As munin user following munin commands are working fine and I don't see anything obviously wrong in the output:

sudo su - munin -s /bin/bash
/usr/share/munin/munin-update --debug --nofork
/usr/share/munin/munin-graph --debug --nofork --nolazy
/usr/share/munin/munin-html --debug

telnet returns correct info for plugin postgres_checkpoints:

munin@hostname:~$ telnet 4949
Trying ...
Connected to .
Escape character is '^]'.
# munin node at internal-ip-of-munin-node.us-west-1.compute.internal
config postgres_checkpoints
graph_title PostgreSQL checkpoints
graph_vlabel Checkpoints / minute
graph_category PostgreSQL
graph_info Number of checkpoints per minute
graph_args --base 1000
graph_period minute checkpoints_timed.label Timed checkpoints
checkpoints_timed.info Checkpoints started by timeout
checkpoints_timed.type DERIVE
checkpoints_timed.draw LINE1
checkpoints_req.label Requested
checkpoints
checkpoints_req.info Checkpoints started by request
checkpoints_req.type DERIVE
checkpoints_req.draw STACK
.
fetch postgres_checkpoints
checkpoints_timed.value 2860
checkpoints_req.value 37
.
quit

Logs on munin-master and munin-node do not indicate any obvious errors.
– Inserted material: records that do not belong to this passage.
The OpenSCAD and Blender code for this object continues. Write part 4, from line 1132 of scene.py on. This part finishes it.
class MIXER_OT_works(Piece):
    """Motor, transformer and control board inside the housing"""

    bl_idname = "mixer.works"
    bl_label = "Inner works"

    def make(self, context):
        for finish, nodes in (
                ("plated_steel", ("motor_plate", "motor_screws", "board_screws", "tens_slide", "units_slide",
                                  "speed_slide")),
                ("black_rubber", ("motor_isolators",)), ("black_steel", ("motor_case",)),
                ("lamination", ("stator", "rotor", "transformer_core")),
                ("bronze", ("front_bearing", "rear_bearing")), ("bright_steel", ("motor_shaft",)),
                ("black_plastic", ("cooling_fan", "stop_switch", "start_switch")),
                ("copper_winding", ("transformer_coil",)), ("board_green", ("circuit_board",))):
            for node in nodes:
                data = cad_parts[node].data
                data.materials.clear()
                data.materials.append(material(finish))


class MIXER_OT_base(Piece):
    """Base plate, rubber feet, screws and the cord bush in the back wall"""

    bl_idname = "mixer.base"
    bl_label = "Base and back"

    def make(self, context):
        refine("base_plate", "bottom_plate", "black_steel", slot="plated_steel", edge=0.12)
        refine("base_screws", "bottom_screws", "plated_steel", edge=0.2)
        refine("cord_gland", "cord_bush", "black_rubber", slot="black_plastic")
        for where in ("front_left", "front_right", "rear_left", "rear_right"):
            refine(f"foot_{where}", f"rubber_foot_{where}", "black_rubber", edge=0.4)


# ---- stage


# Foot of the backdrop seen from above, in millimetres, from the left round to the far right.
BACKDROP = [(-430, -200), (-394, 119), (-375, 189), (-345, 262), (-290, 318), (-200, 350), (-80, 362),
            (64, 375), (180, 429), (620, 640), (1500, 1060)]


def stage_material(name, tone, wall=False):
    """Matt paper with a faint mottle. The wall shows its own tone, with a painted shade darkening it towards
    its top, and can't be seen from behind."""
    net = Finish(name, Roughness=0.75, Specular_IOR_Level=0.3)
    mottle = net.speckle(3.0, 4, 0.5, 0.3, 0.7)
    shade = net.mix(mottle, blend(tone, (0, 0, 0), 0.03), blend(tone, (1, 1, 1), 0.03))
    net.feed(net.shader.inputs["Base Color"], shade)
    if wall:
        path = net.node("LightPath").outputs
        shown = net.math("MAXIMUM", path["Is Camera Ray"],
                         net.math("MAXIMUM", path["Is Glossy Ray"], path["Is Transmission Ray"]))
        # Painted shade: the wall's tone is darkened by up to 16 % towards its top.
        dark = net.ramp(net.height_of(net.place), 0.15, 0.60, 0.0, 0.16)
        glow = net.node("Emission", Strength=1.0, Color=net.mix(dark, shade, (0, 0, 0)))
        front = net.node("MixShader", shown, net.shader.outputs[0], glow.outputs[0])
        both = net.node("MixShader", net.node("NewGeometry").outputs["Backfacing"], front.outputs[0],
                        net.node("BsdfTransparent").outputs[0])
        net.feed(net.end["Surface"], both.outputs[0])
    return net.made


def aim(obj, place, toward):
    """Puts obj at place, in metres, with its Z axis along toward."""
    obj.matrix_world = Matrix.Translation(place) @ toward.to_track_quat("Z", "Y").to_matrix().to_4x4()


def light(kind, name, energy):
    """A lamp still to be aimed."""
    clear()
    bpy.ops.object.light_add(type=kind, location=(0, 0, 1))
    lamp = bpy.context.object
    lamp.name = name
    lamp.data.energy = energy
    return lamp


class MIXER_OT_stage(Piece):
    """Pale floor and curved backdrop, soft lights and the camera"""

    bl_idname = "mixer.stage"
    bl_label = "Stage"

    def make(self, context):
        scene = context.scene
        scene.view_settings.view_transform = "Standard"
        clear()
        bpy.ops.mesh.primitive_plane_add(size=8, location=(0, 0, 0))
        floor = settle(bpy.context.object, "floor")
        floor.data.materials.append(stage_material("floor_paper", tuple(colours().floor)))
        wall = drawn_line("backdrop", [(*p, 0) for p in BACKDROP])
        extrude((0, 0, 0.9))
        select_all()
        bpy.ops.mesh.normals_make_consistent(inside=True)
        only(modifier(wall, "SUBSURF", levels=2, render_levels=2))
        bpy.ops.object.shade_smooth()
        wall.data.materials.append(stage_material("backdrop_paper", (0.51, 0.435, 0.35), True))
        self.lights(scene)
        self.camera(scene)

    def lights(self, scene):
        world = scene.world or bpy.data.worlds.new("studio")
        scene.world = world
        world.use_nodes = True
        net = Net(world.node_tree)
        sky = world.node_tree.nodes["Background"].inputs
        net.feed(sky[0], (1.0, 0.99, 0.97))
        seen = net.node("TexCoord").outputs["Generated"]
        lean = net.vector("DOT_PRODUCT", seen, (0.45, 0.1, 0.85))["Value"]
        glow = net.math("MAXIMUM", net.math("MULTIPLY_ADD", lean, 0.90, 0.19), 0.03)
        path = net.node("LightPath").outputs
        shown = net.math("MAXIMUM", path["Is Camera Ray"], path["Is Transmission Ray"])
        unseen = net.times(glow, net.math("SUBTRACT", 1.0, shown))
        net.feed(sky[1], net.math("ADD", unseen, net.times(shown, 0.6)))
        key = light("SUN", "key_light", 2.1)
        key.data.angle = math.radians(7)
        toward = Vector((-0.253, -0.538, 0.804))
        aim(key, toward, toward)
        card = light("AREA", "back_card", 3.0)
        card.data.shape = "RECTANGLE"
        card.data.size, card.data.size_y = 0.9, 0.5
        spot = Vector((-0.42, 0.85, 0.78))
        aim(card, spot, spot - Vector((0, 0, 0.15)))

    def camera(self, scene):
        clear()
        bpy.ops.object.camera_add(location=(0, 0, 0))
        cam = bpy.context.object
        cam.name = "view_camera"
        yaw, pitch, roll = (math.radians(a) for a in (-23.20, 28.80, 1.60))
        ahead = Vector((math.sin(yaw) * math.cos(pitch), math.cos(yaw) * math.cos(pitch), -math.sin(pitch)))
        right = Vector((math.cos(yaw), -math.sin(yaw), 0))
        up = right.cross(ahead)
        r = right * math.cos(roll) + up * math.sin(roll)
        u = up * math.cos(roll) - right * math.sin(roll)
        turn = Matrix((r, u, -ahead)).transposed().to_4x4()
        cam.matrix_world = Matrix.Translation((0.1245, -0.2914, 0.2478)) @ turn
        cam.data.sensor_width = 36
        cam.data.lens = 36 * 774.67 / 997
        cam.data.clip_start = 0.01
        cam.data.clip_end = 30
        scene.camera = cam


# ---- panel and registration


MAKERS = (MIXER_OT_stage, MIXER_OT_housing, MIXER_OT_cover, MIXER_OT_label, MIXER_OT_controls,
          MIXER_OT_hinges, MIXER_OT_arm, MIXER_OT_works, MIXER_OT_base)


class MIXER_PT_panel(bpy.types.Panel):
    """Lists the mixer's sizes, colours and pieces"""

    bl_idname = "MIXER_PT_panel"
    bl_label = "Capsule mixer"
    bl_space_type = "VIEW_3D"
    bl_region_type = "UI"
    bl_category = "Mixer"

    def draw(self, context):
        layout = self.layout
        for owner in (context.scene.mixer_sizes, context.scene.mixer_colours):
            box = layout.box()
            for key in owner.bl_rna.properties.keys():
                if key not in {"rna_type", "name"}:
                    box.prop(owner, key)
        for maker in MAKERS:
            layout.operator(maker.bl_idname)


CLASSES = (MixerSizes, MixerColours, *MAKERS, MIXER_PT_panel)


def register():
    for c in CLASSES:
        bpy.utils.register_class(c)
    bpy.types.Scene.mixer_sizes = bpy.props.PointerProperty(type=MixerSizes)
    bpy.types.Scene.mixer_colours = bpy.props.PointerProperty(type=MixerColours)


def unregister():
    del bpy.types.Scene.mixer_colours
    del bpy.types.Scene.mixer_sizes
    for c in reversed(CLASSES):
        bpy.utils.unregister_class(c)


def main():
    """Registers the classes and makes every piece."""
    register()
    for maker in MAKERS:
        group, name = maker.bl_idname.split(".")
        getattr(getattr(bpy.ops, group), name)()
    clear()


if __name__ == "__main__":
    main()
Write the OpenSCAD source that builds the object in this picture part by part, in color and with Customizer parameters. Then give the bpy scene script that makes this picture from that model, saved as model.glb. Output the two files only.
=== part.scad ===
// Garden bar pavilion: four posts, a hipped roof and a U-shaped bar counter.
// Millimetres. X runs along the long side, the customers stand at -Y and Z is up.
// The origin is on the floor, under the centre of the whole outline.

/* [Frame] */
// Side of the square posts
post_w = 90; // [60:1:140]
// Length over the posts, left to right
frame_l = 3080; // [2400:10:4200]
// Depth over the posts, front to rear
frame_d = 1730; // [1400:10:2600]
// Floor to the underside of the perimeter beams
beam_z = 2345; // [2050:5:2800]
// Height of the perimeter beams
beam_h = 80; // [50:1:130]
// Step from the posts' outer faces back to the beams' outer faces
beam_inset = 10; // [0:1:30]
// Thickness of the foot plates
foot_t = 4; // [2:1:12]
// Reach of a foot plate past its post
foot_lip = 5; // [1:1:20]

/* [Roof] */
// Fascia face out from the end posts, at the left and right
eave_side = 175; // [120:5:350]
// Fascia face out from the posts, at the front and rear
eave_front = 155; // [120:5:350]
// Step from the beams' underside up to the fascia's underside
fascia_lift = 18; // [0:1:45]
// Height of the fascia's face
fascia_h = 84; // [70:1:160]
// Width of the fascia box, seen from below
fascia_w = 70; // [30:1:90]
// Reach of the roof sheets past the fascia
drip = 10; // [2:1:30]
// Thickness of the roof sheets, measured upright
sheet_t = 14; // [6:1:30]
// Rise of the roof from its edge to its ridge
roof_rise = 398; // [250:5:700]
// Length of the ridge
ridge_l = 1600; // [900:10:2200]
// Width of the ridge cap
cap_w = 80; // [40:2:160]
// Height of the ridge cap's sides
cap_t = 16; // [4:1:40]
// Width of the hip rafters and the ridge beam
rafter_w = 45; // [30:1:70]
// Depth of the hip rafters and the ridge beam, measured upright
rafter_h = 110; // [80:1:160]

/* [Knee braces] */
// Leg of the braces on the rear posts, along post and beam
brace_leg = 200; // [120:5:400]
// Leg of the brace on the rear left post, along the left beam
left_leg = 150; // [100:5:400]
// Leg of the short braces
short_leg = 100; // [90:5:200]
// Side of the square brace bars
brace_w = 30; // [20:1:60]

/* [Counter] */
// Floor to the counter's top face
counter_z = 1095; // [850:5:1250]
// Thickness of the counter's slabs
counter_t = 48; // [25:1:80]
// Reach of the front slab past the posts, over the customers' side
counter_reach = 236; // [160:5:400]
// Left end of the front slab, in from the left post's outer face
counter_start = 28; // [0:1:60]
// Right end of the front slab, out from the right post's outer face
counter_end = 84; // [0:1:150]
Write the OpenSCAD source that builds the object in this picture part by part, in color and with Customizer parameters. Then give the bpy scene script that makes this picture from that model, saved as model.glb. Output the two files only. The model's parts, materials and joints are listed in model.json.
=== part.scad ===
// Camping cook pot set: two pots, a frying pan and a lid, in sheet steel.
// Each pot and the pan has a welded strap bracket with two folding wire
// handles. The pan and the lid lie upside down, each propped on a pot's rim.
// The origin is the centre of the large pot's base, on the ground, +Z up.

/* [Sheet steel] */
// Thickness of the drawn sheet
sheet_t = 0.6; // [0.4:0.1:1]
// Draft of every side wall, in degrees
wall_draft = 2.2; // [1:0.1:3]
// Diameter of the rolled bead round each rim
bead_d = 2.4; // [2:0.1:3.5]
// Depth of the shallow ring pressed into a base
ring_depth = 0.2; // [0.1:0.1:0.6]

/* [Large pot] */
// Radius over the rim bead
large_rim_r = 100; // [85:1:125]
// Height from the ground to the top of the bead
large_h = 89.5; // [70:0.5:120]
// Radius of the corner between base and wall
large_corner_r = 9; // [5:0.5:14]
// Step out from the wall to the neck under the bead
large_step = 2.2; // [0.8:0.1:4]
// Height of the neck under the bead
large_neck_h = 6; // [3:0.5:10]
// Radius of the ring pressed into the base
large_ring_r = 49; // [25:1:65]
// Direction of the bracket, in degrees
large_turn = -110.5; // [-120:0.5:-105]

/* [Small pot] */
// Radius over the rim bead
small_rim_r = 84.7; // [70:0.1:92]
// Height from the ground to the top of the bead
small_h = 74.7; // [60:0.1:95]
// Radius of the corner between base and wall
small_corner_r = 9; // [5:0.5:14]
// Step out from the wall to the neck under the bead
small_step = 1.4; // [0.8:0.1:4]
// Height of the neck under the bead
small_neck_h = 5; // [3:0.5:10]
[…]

Also have verified that everywhere all hostanames are correct fqdn.

Any ideas what am I missing?

I have checked many forums and links. However serverfault is not allowing me to paste more than two links I referred:
1. http://munin-monitoring.org/wiki/aggregate_examples
2. http://blog.loftninjas.org/2010/04/08/an-evening-with-munin-graph-aggregation/

Thanks for attention.


Solution 1:

Finally I got it working. Munin is not that bad, all you need is to spend a couple of nights with it.

I misunderstood the documentation, you need not to mention hostname. Plugin name should be exactly same as on munin nodes. Also the same plugin should exist on Munin-master with __.

So, in /etc/munin/plugins now symblinks looks like:

postgres_checkpoints__ -> /usr/share/munin/plugins/postgres_checkpoints

And here is the new configuration, note the plugin-name after ":" doesn't have hostname in it:

postgres_checkpoints_total.update no  
pg_checkpoints.label Graph label  
postgres_checkpoints_total.graph yes  
postgres_checkpoints_total.graph_args --base 1000 -l 0  
postgres_checkpoints_total.cdef 0  
postgres_checkpoints_total.graph_category PG Total Checkpoints  
postgres_checkpoints_total.graph_title Aggregated checkpoints  
postgres_checkpoints_total.graph_vlabel Total Checkpoints  
postgres_checkpoints_total.checkpoints_req_total.label Total Req checkpoints  
postgres_checkpoints_total.checkpoints_timed_total.label Total Timed checkpoints  
postgres_checkpoints_total.graph_order checkpoints_req_total checkpoints_timed  
postgres_checkpoints_total.checkpoints_req_total.sum \  
        <internal_ip>.us-est-1.compute.internal:postgres_checkpoints.checkpoints_req \  
        <internal_ip>.us-west-1.compute.internal:postgres_checkpoints.checkpoints_req \  
        <internal_ip>.us-west-1.compute.internal:postgres_checkpoints.checkpoints_req

postgres_checkpoints_total.checkpoints_timed_total.sum \  
        <internal_ip>.us-west-.compute.internal:postgres_checkpoints.checkpoints_timed \  
        <internal_ip>.us-west-1.compute.internal:postgres_checkpoints.checkpoints_timed \  
        <internal_ip>.us-west-1.compute.internal:postgres_checkpoints.checkpoints_timed

Also, please note that now in the above configuration I am aggregating 2 functions.